2016-06-19 81 views
3

我想安排我的蜘蛛在爬行完成后的1小时内再次运行。在我的代码spider_closed方法正在调用后爬行结束。现在如何从这个方法再次运行蜘蛛。或者是否有任何可用的设置来安排scrapy蜘蛛。如何安排scrapy蜘蛛在特定时间后爬行?

这是我的基本蜘蛛代码。

import scrapy 
import codecs 
from a2i.items import A2iItem 
from scrapy.selector import Selector 
from scrapy.http import HtmlResponse 
from scrapy.contrib.spiders import CrawlSpider, Rule 
from scrapy.contrib.linkextractors.sgml import SgmlLinkExtractor 
from scrapy.conf import settings 
from scrapy.crawler import CrawlerProcess 
from scrapy import signals 
from scrapy.utils.project import get_project_settings 
from scrapy.xlib.pydispatch import dispatcher 


class A2iSpider(scrapy.Spider): 
    name = "notice" 
    f = open("urls.txt") 
    start_urls = [url.strip() for url in f.readlines()] 
    f.close() 
    allowed_domains = ["prothom-alo.com"] 

    def __init__(self): 
     dispatcher.connect(self.spider_closed, signals.spider_closed) 

    def parse(self, response): 

     for href in response.css("a::attr('href')"): 
      url = response.urljoin(href.extract()) 
      print "*"*70 
      print url 
      print "\n\n" 
      yield scrapy.Request(url, callback=self.parse_page,meta={'depth':2,'url' : url}) 


    def parse_page(self, response): 
     filename = "response.txt" 
     depth = response.meta['depth'] 

     with open(filename, 'a') as f: 
      f.write(str(depth)) 
      f.write("\n") 
      f.write(response.meta['url']) 
      f.write("\n") 

     for href in response.css("a::attr('href')"): 
      url = response.urljoin(href.extract()) 
      yield scrapy.Request(url, callback=self.parse_page,meta={'depth':depth+1,'url' : url}) 

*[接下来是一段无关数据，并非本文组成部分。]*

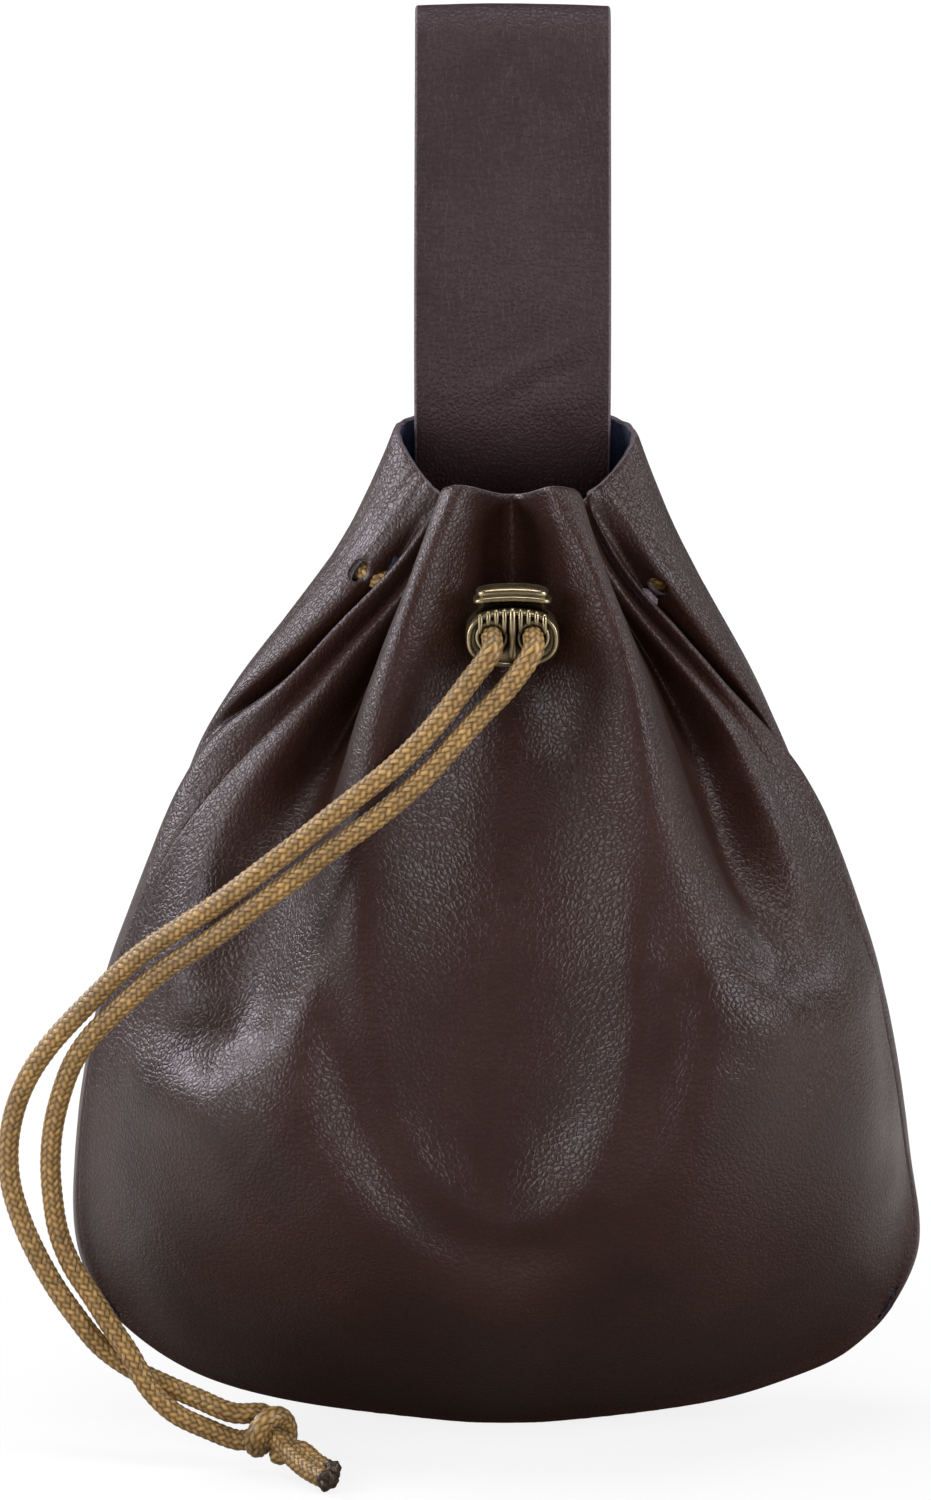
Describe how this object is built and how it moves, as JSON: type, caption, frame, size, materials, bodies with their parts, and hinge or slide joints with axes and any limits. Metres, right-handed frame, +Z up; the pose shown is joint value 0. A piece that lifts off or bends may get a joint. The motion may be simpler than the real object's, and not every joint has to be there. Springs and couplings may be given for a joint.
{
  "type": "drawstring dice bag",
  "caption": "Soft leather drawstring pouch for dice, gathered at the neck, with a wide belt loop, a braided cord and a brass spring cord lock.",
  "frame": {"origin": "on the floor plane under the middle of the pouch, on the plane of the side seam", "axes": "+Z up out of the mouth, -Y is the front with the cord lock, +X to the right of the front"},
  "size_m": [0.1572, 0.0865, 0.2432],
  "materials": {
    "leather": "soft satin sheen, fine pebbled grain",
    "strap_leather": "satin, fine pebbled grain",
    "thread": "waxed thread",
    "cord": "waxed round braid",
    "lock_brass": "antique brass, darkened recesses",
    "spring_steel": "bright spring wire"
  },
  "bodies": {
    "pouch": {"front_panel": "leather", "back_panel": "leather", "seam_thread": "thread", "loop_inner_tab": "strap_leather", "loop_outer_tab": "strap_leather", "loop_stitches": "thread", "drawstring_back": "cord"},
    "front_neck": {"front_neck": "leather", "drawstring_left": "cord", "drawstring_right": "cord"},
    "belt_loop": {"belt_loop": "strap_leather"},
    "cord_lock": {"lock_body": "lock_brass", "lock_spring": "spring_steel", "cord_lead_left": "cord", "cord_lead_right": "cord"},
    "lock_button": {"lock_button": "lock_brass"},
    "cord_tails": {"cord_tail_left": "cord", "cord_tail_right": "cord"},
    "cord_ends": {"cord_end_left": "cord", "cord_end_right": "cord", "cord_knot": "cord"}
  },
  "joints": [
    {"name": "mouth_open", "type": "slide", "parent": "pouch", "child": "front_neck", "axis": [0, -1, 0], "range_m": [0, 0.018]},
    {"name": "belt_loop_fold", "type": "hinge", "parent": "pouch", "child": "belt_loop", "pos_m": [0.0013, 0.0165, 0.175], "axis": [1, 0, 0], "range_deg": [-60, 60]},
    {"name": "lock_slide", "type": "slide", "parent": "front_neck", "child": "cord_lock", "axis": [0, -1, 0], "range_m": [0, 0.018]},
    {"name": "button_press", "type": "slide", "parent": "cord_lock", "child": "lock_button", "axis": [0, 0, -1], "range_m": [0, 0.0012], "stiffness_N_per_m": 400, "springref_m": -0.001, "deforming": ["lock_spring"]},
    {"name": "tail_lift", "type": "hinge", "parent": "cord_lock", "child": "cord_tails", "pos_m": [0.001, -0.0382, 0.14305], "axis": [-1, 0, 0], "range_deg": [0, 70]},
    {"name": "tail_end_swing", "type": "hinge", "parent": "cord_tails", "child": "cord_ends", "pos_m": [-0.0643, -0.03, 0.0825], "axis": [0, 1, 0], "range_deg": [0, 40]}
  ]
}
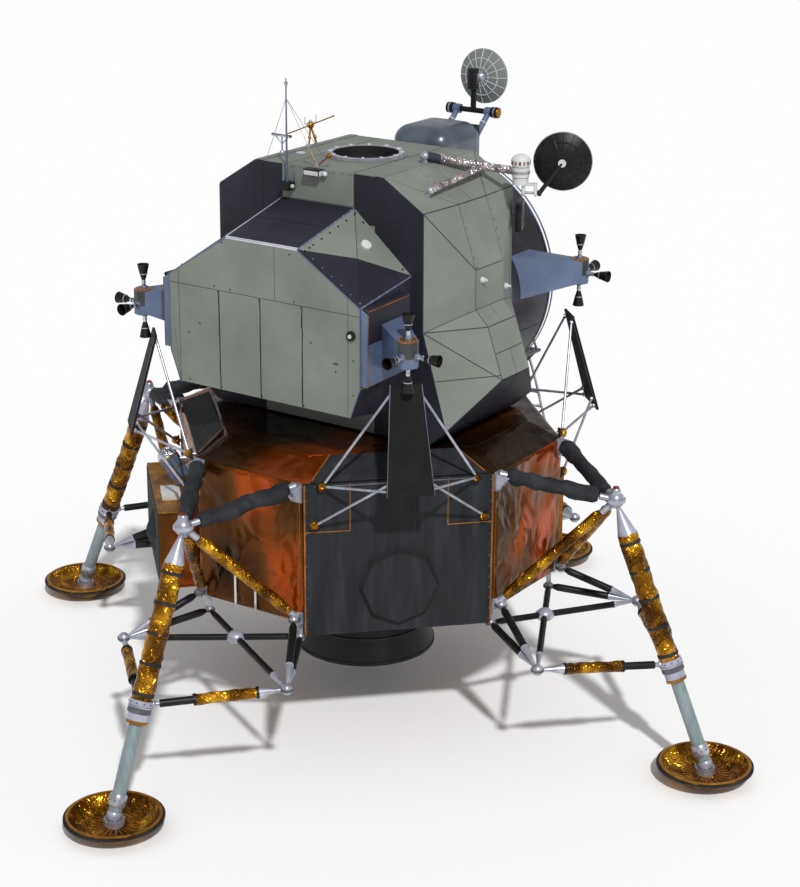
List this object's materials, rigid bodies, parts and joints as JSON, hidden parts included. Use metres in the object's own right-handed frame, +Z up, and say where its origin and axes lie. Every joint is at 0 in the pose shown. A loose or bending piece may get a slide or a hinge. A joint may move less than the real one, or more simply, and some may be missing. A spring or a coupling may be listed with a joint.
{
  "type": "lunar landing vehicle",
  "caption": "Two-stage crewed lunar lander with foil-wrapped descent stage, braced leg gear with dish pads, a faceted cabin, thruster clusters, hatches and dish antennas.",
  "frame": {"origin": "on the ground under the centre of the docking tunnel, midway between the four footpads", "axes": "+X forward to the ladder leg and the forward hatch, +Y to port, +Z up"},
  "size_m": [9.424, 9.424, 6.83],
  "materials": {
    "amber_foil": "crinkled satin",
    "brown_foil": "crinkled satin",
    "charcoal_skin": "matt",
    "dark_skin": "satin",
    "light_skin": "satin",
    "blue_grey_skin": "satin",
    "gold_foil": "crinkled satin",
    "grey_blanket": "matt",
    "black_tube": "satin",
    "fitting": "satin",
    "pad_skin": "satin",
    "engine_metal": "matt",
    "frame_metal": "matt",
    "pane": "clear",
    "white_paint": "matt",
    "gold_paint": "satin"
  },
  "bodies": {
    "vehicle": {"descent_body": "amber_foil", "stage_cover": "brown_foil", "aft_starboard_panel": "charcoal_skin", "forward_port_panel": "charcoal_skin", "equipment_bay": "charcoal_skin", "pallet_hinge": "fitting", "fuel_cask": "fitting", "interstage_posts": "fitting", "engine_mount": "frame_metal", "upper_outriggers": "grey_blanket", "lower_outriggers": "gold_foil", "gear_brackets": "fitting", "gear_trusses": "black_tube", "front_main_strut": "gold_foil", "port_main_strut": "gold_foil", "aft_main_strut": "gold_foil", "starboard_main_strut": "gold_foil", "side_struts": "gold_foil", "front_footpad": "pad_skin", "port_footpad": "pad_skin", "aft_footpad": "pad_skin", "starboard_footpad": "pad_skin", "ladder": "fitting", "porch": "frame_metal", "deflector_plates": "charcoal_skin", "deflector_frames": "fitting", "midsection": "dark_skin", "port_tank_bay": "light_skin", "starboard_tank_bay": "light_skin", "aft_equipment_bay": "light_skin", "ascent_engine": "frame_metal", "cabin_drum": "dark_skin", "front_face": "dark_skin", "cabin_floor": "frame_metal", "window_panes": "pane", "docking_ring": "fitting", "cluster_fairings": "blue_grey_skin", "front_port_thrusters": "charcoal_skin", "front_starboard_thrusters": "charcoal_skin", "aft_port_thrusters": "charcoal_skin", "aft_starboard_thrusters": "charcoal_skin", "radar_fairing": "blue_grey_skin", "radar_arms": "blue_grey_skin", "steerable_boom": "fitting", "whip_antenna": "fitting", "tee_antenna": "fitting", "tripod_antenna": "gold_paint", "deck_fittings": "charcoal_skin"},
    "front_hatch": {"front_hatch": "gold_foil"},
    "overhead_hatch": {"overhead_hatch": "frame_metal"},
    "tool_pallet": {"tool_pallet": "gold_foil"},
    "gimbal_ring": {"gimbal_ring": "frame_metal"},
    "descent_engine": {"descent_engine": "engine_metal"},
    "radar_shaft": {"radar_shaft": "gold_paint"},
    "radar_dish": {"radar_dish": "charcoal_skin"},
    "steerable_yoke": {"steerable_yoke": "white_paint"},
    "steerable_dish": {"steerable_dish": "charcoal_skin"}
  },
  "joints": [
    {"name": "front_hatch_hinge", "type": "hinge", "parent": "vehicle", "child": "front_hatch", "pos_m": [1.814, -0.437, 3.745], "axis": [0, 0, 1], "range_deg": [0, 90]},
    {"name": "overhead_hatch_hinge", "type": "hinge", "parent": "vehicle", "child": "overhead_hatch", "pos_m": [-0.4, 0, 5.8665], "axis": [0, 1, 0], "range_deg": [0, 90]},
    {"name": "tool_pallet_hinge", "type": "hinge", "parent": "vehicle", "child": "tool_pallet", "pos_m": [1.38037, -1.38037, 1.634], "axis": [0.7071, 0.7071, 0], "range_deg": [0, 90]},
    {"name": "gimbal_outer", "type": "hinge", "parent": "vehicle", "child": "gimbal_ring", "pos_m": [0, 0, 2.3], "axis": [0, 1, 0], "range_deg": [-6, 6]},
    {"name": "gimbal_inner", "type": "hinge", "parent": "gimbal_ring", "child": "descent_engine", "pos_m": [0, 0, 2.3], "axis": [1, 0, 0], "range_deg": [-6, 6]},
    {"name": "radar_shaft_axis", "type": "hinge", "parent": "vehicle", "child": "radar_shaft", "pos_m": [2.083, 0, 6.123], "axis": [0, 1, 0], "range_deg": [-45, 60]},
    {"name": "radar_trunnion", "type": "hinge", "parent": "radar_shaft", "child": "radar_dish", "pos_m": [2.083, 0, 6.475], "axis": [0, 0, 1], "range_deg": [-55, 55]},
    {"name": "steerable_azimuth", "type": "hinge", "parent": "vehicle", "child": "steerable_yoke", "pos_m": [0.5, -1.575, 5.88], "axis": [0, 0, 1], "range_deg": [-60, 60]},
    {"name": "steerable_elevation", "type": "hinge", "parent": "steerable_yoke", "child": "steerable_dish", "pos_m": [0.54165, -1.66038, 5.665], "axis": [0.4384, -0.8988, 0], "range_deg": [-15, 75]}
  ]
}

    def spider_closed(self, spider): 
     print "$"*2000 

回答

1

您可以使用cron

crontab -e以创建时间表并以root身份运行脚本,或者作为特定用户运行 crontab -u [user] -e

在底部,您可以添加 0 * * * * cd /path/to/your/scrapy && scrapy crawl [yourScrapy] >> /path/to/log/scrapy_log.log

0 * * * *使脚本每小时运行一次,我相信你可以在网上找到有关设置的详细信息。